• Work to do:
Repeat exactly, and only, the lines below starting at the line that contains "obj.matrix_world = world" and ending at the line that contains "self.tree = tree", inclusive of both.

[START Information supplied]

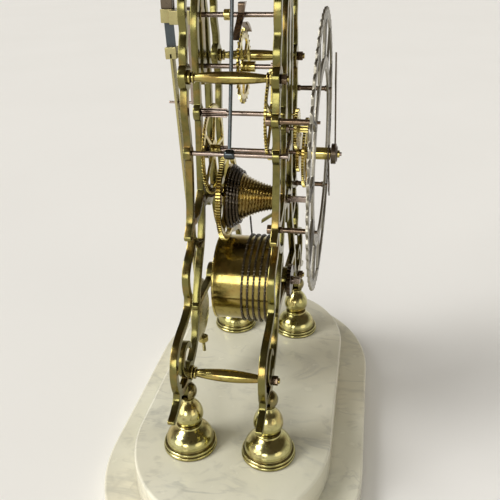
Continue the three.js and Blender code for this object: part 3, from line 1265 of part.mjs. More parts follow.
function makeHammer() {
  const [, hammerZ] = hammerAt;
  const group = axisGroup(HAMMER_X, 0, hammerZ);
  const arbor = spindle([[HAMMER_FRONT, ARBOR_R], [shoulder, PIVOT_R]], pivotBack);
  const tailLine = [MINUTE_POST_X - HAMMER_X, MINUTE_POST_Z - hammerZ];
  const tailReach = Math.hypot(...tailLine) - STRIKE_PIN_RING - STRIKE_PIN_R - TURNED_GAP;
  const tailTurn = THREE.MathUtils.radToDeg(Math.atan2(tailLine[1], tailLine[0]));
  const tail = box(0, tailReach, HAMMER_TAIL_FRONT, HAMMER_TAIL_BACK, -HAMMER_TAIL_HALF, HAMMER_TAIL_HALF)
    .rotate([0, -tailTurn, 0]);
  place(group, 'hammer_arbor', arbor.add(tail), 'steel');

  const headTip = -BELL_R - BELL_GAP - HAMMER_X;
  const headZ = FRAME_TOP_Z + HAMMER_HEAD_RISE - hammerZ;
  const headX = headTip - HAMMER_HEAD_L / 2;
  const spine = STEM_SHARES.map(([x, z]) => new THREE.Vector2(x * HAMMER_BEND, z * headZ));
  spine[spine.length - 1].set(headX, headZ);
  const half = HAMMER_STEM_R;
  const stem = ribbon(spine, half, half, HAMMER_Y - half, HAMMER_Y + half);
  const head = turnedZ([[0, -HAMMER_HEAD_L / 2], [HAMMER_HEAD_R, -HAMMER_HEAD_L / 2],
    [HAMMER_HEAD_R, HAMMER_HEAD_L / 2], [0, HAMMER_HEAD_L / 2]], 2 * HAMMER_SIDES)
    .rotate([0, quarterTurn, 0]).translate([headX, HAMMER_Y, headZ]);
  const block = box(-HAMMER_BLOCK_HALF, HAMMER_BLOCK_HALF, HAMMER_Y - HAMMER_BLOCK_T / 2,
    HAMMER_Y + HAMMER_BLOCK_T / 2, -HAMMER_BLOCK_HALF, 2 * HAMMER_BLOCK_HALF);
  const boreCut = upright(boreNgon(ARBOR_R + SEAT, ARBOR_SIDES), HAMMER_Y - HAMMER_BLOCK_T,
    HAMMER_Y + HAMMER_BLOCK_T);
  place(group, 'hammer', unite([stem, head, block]).subtract(boreCut), 'brass');
}

function makeBell() {
  const rimZ = FRAME_TOP_Z + BELL_RIM_RISE;
  const wall = BELL_WALL;
  const boreR = boreCorner(BELL_POST_R + SEAT, BELL_SIDES);
  const bell = turnedZ([
    [boreR, BELL_H],
    ...BELL_SHARES.map(([r, h]) => [r * BELL_R, h * BELL_H]),
    [BELL_R - wall, 0],
    ...BELL_SHARES.slice(0, -1).reverse().map(([r, h]) => [r * BELL_R - wall, h * BELL_H - wall]),
    [boreR, BELL_H - wall],
    [boreR, BELL_H],
  ], BELL_SIDES);
  place(clock, 'bell', bell, 'bellMetal').position.set(0, 0, rimZ);

  const armBottom = FRAME_TOP_Z + STRIP_HALF + BELL_ARM_GAP;
  const armTop = armBottom + BELL_ARM_T;
  const footBack = PLATE_OUTER + SEAT + BELL_ARM_T;
  const foot = box(-BELL_ARM_HALF, BELL_ARM_HALF, PLATE_OUTER + SEAT, footBack,
    FRAME_TOP_Z - BELL_FOOT_DROP, armTop);
  const arm = box(-BELL_ARM_HALF, BELL_ARM_HALF, -BELL_ARM_HALF, footBack, armBottom, armTop);
  const seatZ = rimZ + BELL_H - BELL_WALL - SEAT;
  const postTop = rimZ + BELL_H + BELL_NUT_T + SEAT;
  const post = turnedZ([[0, armBottom], [2 * BELL_POST_R, armBottom], [2 * BELL_POST_R, seatZ],
    [BELL_POST_R, seatZ], [BELL_POST_R, postTop], [0, postTop]], ARBOR_SIDES);
  place(clock, 'bell_stand', unite([foot, arm, post]), 'steel');
  const nutBore = boreCorner(BELL_POST_R + SEAT);
  const nutFoot = rimZ + BELL_H + SEAT;
  const nut = turnedZ([[nutBore, nutFoot], [BELL_NUT_R, nutFoot], [BELL_NUT_R, nutFoot + BELL_NUT_T],
    [nutBore, nutFoot + BELL_NUT_T], [nutBore, nutFoot]], ARBOR_SIDES);
  place(clock, 'bell_nut', nut, 'brass');
}

makeBase();
makeFeet();
makePlates();
makePillars();
makeCentre();
makeThird();
makeEscape();
makeFusee();
makeChain();
makeBarrel();
makeStop();
makePallets();
makeCock();
makePendulum();
makeMotionWork();
makeHands();
makeDial();
makeHammer();
makeBell();

export default clock;
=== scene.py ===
import json
import math

import bmesh
import bpy
import numpy as np
from mathutils import Matrix, Vector
from mathutils.geometry import tessellate_polygon

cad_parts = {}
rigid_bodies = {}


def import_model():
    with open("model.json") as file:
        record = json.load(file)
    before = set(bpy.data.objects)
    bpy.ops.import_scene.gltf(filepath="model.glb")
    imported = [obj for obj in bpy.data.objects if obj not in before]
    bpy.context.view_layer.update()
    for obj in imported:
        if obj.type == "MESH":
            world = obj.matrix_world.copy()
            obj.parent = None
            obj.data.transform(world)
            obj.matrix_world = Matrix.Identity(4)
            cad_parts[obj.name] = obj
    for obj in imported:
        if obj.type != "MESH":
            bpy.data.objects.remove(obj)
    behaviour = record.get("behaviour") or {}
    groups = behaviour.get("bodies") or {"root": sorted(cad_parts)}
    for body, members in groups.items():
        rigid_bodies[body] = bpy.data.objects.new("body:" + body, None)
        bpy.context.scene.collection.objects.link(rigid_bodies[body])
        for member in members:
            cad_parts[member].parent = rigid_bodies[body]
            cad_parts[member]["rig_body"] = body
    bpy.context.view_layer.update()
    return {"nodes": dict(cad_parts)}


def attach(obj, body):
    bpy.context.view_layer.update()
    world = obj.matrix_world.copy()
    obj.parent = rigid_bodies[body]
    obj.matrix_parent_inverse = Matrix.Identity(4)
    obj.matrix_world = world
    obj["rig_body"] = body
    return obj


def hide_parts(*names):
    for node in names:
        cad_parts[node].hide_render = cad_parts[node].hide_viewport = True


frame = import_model()
MM = 0.001


def new_object(name, data):
    made = bpy.data.objects.new(name, data)
    bpy.context.collection.objects.link(made)
    return made


def mesh_object(name, verts, faces):
    mesh = bpy.data.meshes.new(name)
    mesh.from_pydata(verts, [], faces)
    return new_object(name, mesh)


# Camera, fitted to points of the photograph

camera = new_object("camera", bpy.data.cameras.new("camera"))
camera.matrix_world = Matrix((
    (0.17997, 0.42958, -0.88491, -0.391063),
    (-0.98354, 0.06389, -0.16902, -0.076535),
    (-0.01607, 0.90076, 0.43401, 0.340929),
    (0, 0, 0, 1),
))
camera.data.sensor_width = 36
camera.data.lens = 45.98
camera.data.clip_start = 0.01
bpy.context.scene.camera = camera
bpy.context.scene.view_settings.view_transform = "Standard"

# Materials. Colours are linear, and noise scales are per metre

BLACK, WHITE = (0, 0, 0), (1, 1, 1)


class Tree:
    """The shader nodes of the world or of a material."""

    def __init__(self, tree):
        self.tree = tree

    def add(self, kind, inputs=(), **settings):
        """A node; each input is a value or the output of another node."""
        node = self.tree.nodes.new("ShaderNode" + kind)
        for name, setting in settings.items():
            setattr(node, name, setting)
        for name, value in dict(inputs).items():
            target = node.inputs[name]
            if isinstance(value, bpy.types.NodeSocket):
                self.tree.links.new(value, target)
            else:
                target.default_value = (*value, 1) if target.type == "RGBA" else value
        return node

    def calculate(self, operation, *values):
        return self.add("Math", enumerate(values), operation=operation).outputs[0]

    def ramp(self, value, low, high, first=BLACK, last=WHITE):
        node = self.add("ValToRGB", {"Fac": value})
        for element, position, colour in zip(node.color_ramp.elements, (low, high), (first, last)):
            element.position = position
            element.color = (*colour, 1)
        return node.outputs["Color"]

    def blend(self, factor, first, second, strength=1.0):
        if strength < 1:
            factor = self.calculate("MULTIPLY", factor, strength)
        inputs = {"Factor": factor, "A": first, "B": second}
        return self.add("Mix", inputs, data_type="RGBA").outputs["Result"]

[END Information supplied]

• Answer to the problem:
    obj.matrix_world = world
    obj["rig_body"] = body
    return obj


def hide_parts(*names):
    for node in names:
        cad_parts[node].hide_render = cad_parts[node].hide_viewport = True


frame = import_model()
MM = 0.001


def new_object(name, data):
    made = bpy.data.objects.new(name, data)
    bpy.context.collection.objects.link(made)
    return made


def mesh_object(name, verts, faces):
    mesh = bpy.data.meshes.new(name)
    mesh.from_pydata(verts, [], faces)
    return new_object(name, mesh)


# Camera, fitted to points of the photograph

camera = new_object("camera", bpy.data.cameras.new("camera"))
camera.matrix_world = Matrix((
    (0.17997, 0.42958, -0.88491, -0.391063),
    (-0.98354, 0.06389, -0.16902, -0.076535),
    (-0.01607, 0.90076, 0.43401, 0.340929),
    (0, 0, 0, 1),
))
camera.data.sensor_width = 36
camera.data.lens = 45.98
camera.data.clip_start = 0.01
bpy.context.scene.camera = camera
bpy.context.scene.view_settings.view_transform = "Standard"

# Materials. Colours are linear, and noise scales are per metre

BLACK, WHITE = (0, 0, 0), (1, 1, 1)


class Tree:
    """The shader nodes of the world or of a material."""

    def __init__(self, tree):
        self.tree = tree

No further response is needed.